Во время официальной процедуры установления личности государственного преступника А. И. Желваков на допросе у вятского полицмейстера, в частности, показал, что сын высказывал намерение оставить на время Петербург, а все письма к нему просил пересылать на адрес студентки Аспазии Антоновны Горенко, квартирующей на Песках. Из Вятки эта информация немедленно была передана в петербургский Департамент полиции, и тут вновь занялись домом № 28 по 8-й Рождественской, но ровно ничего подозрительного не обнаружили: Аспазия на лето уехала к родителям в Севастополь, а её сестра – в Самару (надо полагать, у Анны Антоновны там сохранялись знакомства ещё со славных времён "хождения в народ").

Ничего подозрительного не выявило дополнительное расследование и в личности Андрея Антоновича Горенко. 21 сентября 1882 года Департамент полиции известил инспекторский департамент Морского министерства, что "дознание по совершенному отсутствию данных к обвинению лейтенанта Горенко было прекращено без всяких для него последствий, и затем в Департаменте государственной полиции не имеется никаких сведений, компрометирующих Андрея Горенко в политическом отношении", после чего 18 октября 1882 года он был "возвращён из резерва" на действительную службу. Но…

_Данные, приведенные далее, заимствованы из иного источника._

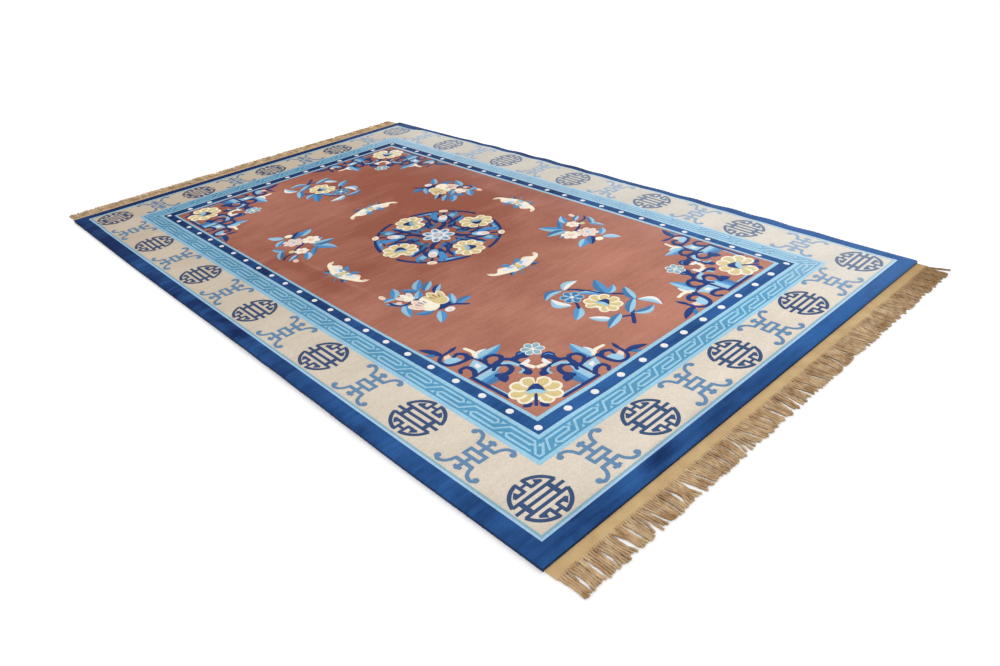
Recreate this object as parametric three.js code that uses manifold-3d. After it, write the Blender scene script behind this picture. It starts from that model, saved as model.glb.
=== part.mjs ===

Но жизнь в тридцать четыре года приходилось начинать заново. После столь длительного отсутствия в Морском училище восстановиться тут преподавателем уже не представлялось возможным. 24 октября 1882 г. он был уволен из штата училища "для службы на судах коммерческого флота" и… бесследно растворился более чем на два года. На каких коммерческих судах он служил, к какому порту эти суда были приписаны, что за обязанности приходилось ему выполнять во время службы, да и была ли служба вообще – неизвестно.